With this optimization, we skip checking 10/19 combinations. This isn’t quite as fast as returning after the first solution (that would have skipped 15 combinations), but the upside is that we now obtain all solutions. This technique of remembering prior inputs to avoid redundant computation is called memoization, and our usage of it makes our algorithm an example of top-down dynamic programming.

Try it!

You can check out my implementation of this approach on GitHub. Here’s some sample output, a diet which satisfies all your daily vitamin and mineral needs!3:

Diet 1
  Bell pepper             400 grams    80.0 calories
  Carrot                  400 grams    164.0 calories
  Chicken                 200 grams    478.0 calories
  Peanut butter           100 grams    598.0 calories
  Salmon                  200 grams    412.0 calories
  Spinach                 100 grams    23.0 calories
  Tofu                    100 grams    144.0 calories
  Total                   4300 grams    1899.0 calories

You can even customize the tool to generate diets from different lists of foods, and change the maximum number of servings and calories that you want each diet to provide. I encourage you to try it out :)

Notes

  1. If you want to learn more about nutrition in a fun and easy way, I recommend checking out the YouTube channel Talon Fitness. My girlfriend recently discovered this channel and shared it with me, and I came up with the idea for this post and algorithm after watching a few of their videos. 

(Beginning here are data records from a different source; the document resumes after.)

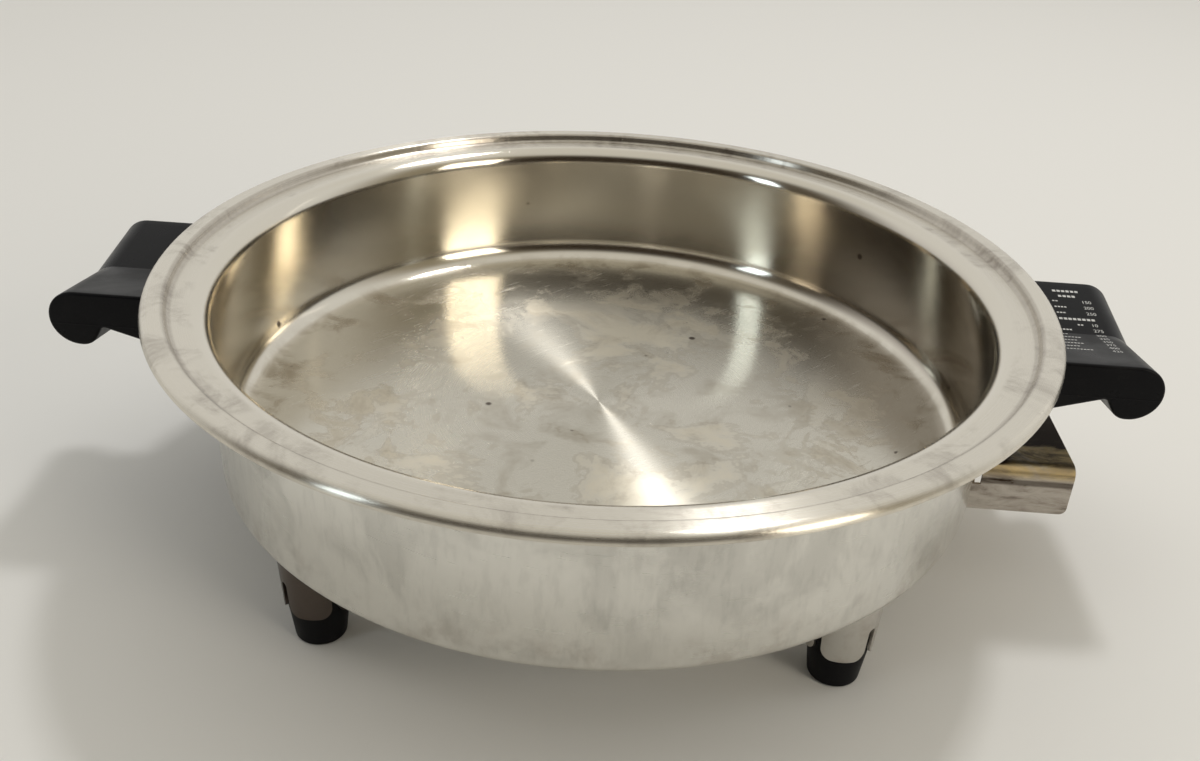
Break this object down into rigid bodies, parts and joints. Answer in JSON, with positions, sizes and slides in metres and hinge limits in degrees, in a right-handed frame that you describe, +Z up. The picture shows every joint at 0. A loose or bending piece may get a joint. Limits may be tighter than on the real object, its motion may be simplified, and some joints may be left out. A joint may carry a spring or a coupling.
{
  "type": "electric skillet",
  "caption": "Round stainless electric skillet with two black V-topped side handles, a plug-in control socket under a bent guard, and black feet in slotted ferrules",
  "frame": {"origin": "on the table, under the middle of the round pan", "axes": "X runs through both handles, +X towards the handle with the control socket; Y runs across, -Y is the side in front; Z is up"},
  "size_m": [0.3918, 0.324, 0.1015],
  "materials": {
    "pan_steel": "turned stainless, fine rings, worn and stained",
    "shell_steel": "polished stainless with fine rings",
    "cast_aluminium": "as cast",
    "sheath_steel": "heat-darkened",
    "pin_nickel": "plated, dulled",
    "ceramic": "white ceramic, unglazed",
    "guard_steel": "stainless with brown and gold heat tint",
    "handle_phenolic": "black moulded phenolic, satin gloss",
    "bracket_steel": "plated steel",
    "screw_steel": "plated steel",
    "ferrule_steel": "satin stainless",
    "foot_phenolic": "black moulded phenolic"
  },
  "bodies": {
    "root": {"cooking_pan": "pan_steel", "outer_shell": "shell_steel", "heat_spreader": "cast_aluminium", "heating_element": "sheath_steel", "sensor_well": "sheath_steel", "contact_pins": "pin_nickel", "terminal_bushes": "ceramic", "probe_guard": "guard_steel", "handle_right": "handle_phenolic", "handle_left": "handle_phenolic", "handle_bracket_right": "bracket_steel", "handle_bracket_left": "bracket_steel", "handle_screws": "screw_steel", "foot_studs": "screw_steel", "foot_nuts": "screw_steel", "leg_ferrule_front_right": "ferrule_steel", "foot_front_right": "foot_phenolic", "leg_ferrule_front_left": "ferrule_steel", "foot_front_left": "foot_phenolic", "leg_ferrule_back_right": "ferrule_steel", "foot_back_right": "foot_phenolic", "leg_ferrule_back_left": "ferrule_steel", "foot_back_left": "foot_phenolic"}
  },
  "joints": []
}
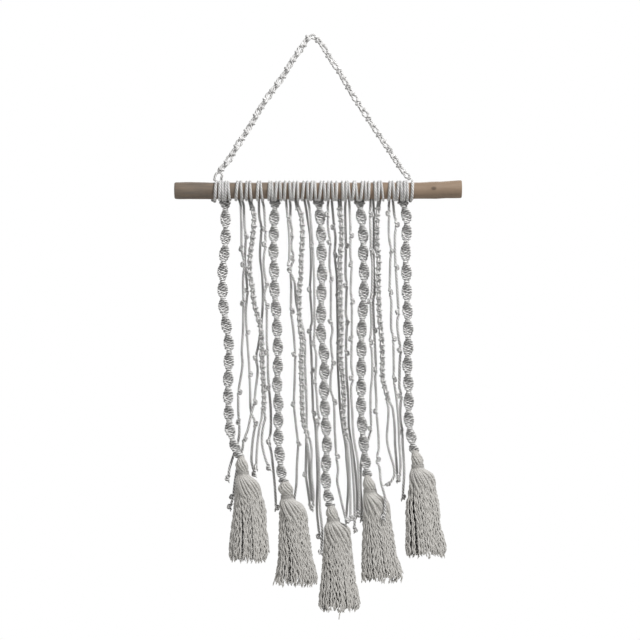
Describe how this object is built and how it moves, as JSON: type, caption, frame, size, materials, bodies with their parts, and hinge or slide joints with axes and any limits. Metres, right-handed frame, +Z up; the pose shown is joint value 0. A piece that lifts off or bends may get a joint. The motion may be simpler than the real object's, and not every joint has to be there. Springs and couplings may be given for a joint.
{
  "type": "macrame wall hanging on a wooden rod",
  "caption": "Macrame wall hanging: a peeled wooden stick on a knotted cotton hanger, with twisted half-knot sinnets that end in tassels and knotted cords hanging between them.",
  "frame": {"origin": "the point at the top of the hanger's triangle where its cord rests on a hook", "axes": "+X to the viewer's right along the stick, +Y towards the wall, +Z up; metres"},
  "size_m": [0.4388, 0.0394, 0.8834],
  "materials": {
    "cotton_cord": "matt undyed cotton cord, three plies laid together",
    "cotton_yarn": "matt undyed cotton yarn, unplied ends with a slight crimp",
    "peeled_wood": "peeled and unvarnished stick, sawn ends"
  },
  "bodies": {
    "root": {"binding_1": "cotton_yarn", "binding_2": "cotton_yarn", "binding_3": "cotton_yarn", "binding_4": "cotton_yarn", "binding_5": "cotton_yarn", "chain_b1": "cotton_cord", "chain_b2": "cotton_cord", "chain_b3": "cotton_cord", "chain_b4": "cotton_cord", "chain_tail_b1": "cotton_cord", "chain_tail_b2": "cotton_cord", "chain_tail_b3": "cotton_cord", "chain_tail_b4": "cotton_cord", "cord_a1_left": "cotton_cord", "cord_a1_right": "cotton_cord", "cord_a2_left": "cotton_cord", "cord_a2_right": "cotton_cord", "cord_a3_left": "cotton_cord", "cord_a3_right": "cotton_cord", "cord_a4_left": "cotton_cord", "cord_a4_right": "cotton_cord", "cord_c1_left": "cotton_cord", "cord_c1_right": "cotton_cord", "cord_c2_left": "cotton_cord", "cord_c2_right": "cotton_cord", "cord_c3_left": "cotton_cord", "cord_c3_right": "cotton_cord", "cord_c4_left": "cotton_cord", "cord_c4_right": "cotton_cord", "hanger": "cotton_cord", "hanger_tie_left": "cotton_cord", "hanger_tie_right": "cotton_cord", "heading_a1": "cotton_cord", "heading_a2": "cotton_cord", "heading_a3": "cotton_cord", "heading_a4": "cotton_cord", "heading_b1": "cotton_cord", "heading_b2": "cotton_cord", "heading_b3": "cotton_cord", "heading_b4": "cotton_cord", "heading_c1": "cotton_cord", "heading_c2": "cotton_cord", "heading_c3": "cotton_cord", "heading_c4": "cotton_cord", "heading_spiral_1": "cotton_cord", "heading_spiral_2": "cotton_cord", "heading_spiral_3": "cotton_cord", "heading_spiral_4": "cotton_cord", "heading_spiral_5": "cotton_cord", "rod": "peeled_wood", "spiral_1": "cotton_cord", "spiral_2": "cotton_cord", "spiral_3": "cotton_cord", "spiral_4": "cotton_cord", "spiral_5": "cotton_cord", "tassel_1": "cotton_yarn", "tassel_2": "cotton_yarn", "tassel_3": "cotton_yarn", "tassel_4": "cotton_yarn", "tassel_5": "cotton_yarn"}
  },
  "joints": []
}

  2. This technique and its implementation supports finding diets that use more foods to satisfy our requirements for more vitamins and minerals; these restrictions are again just for the sake of example. 

  3. Specifically, this diet provides 100% of your daily recommended intake of vitamin A, D, B1, B3, B6, B12, E, C, B2, B5, Folate, and K; as well as 100% of your daily recommended intake of the minerals Calcium, Magnesium, Potassium, Zinc, Manganese, Iron, Phosphorous, Sodium, Copper, and Selenium.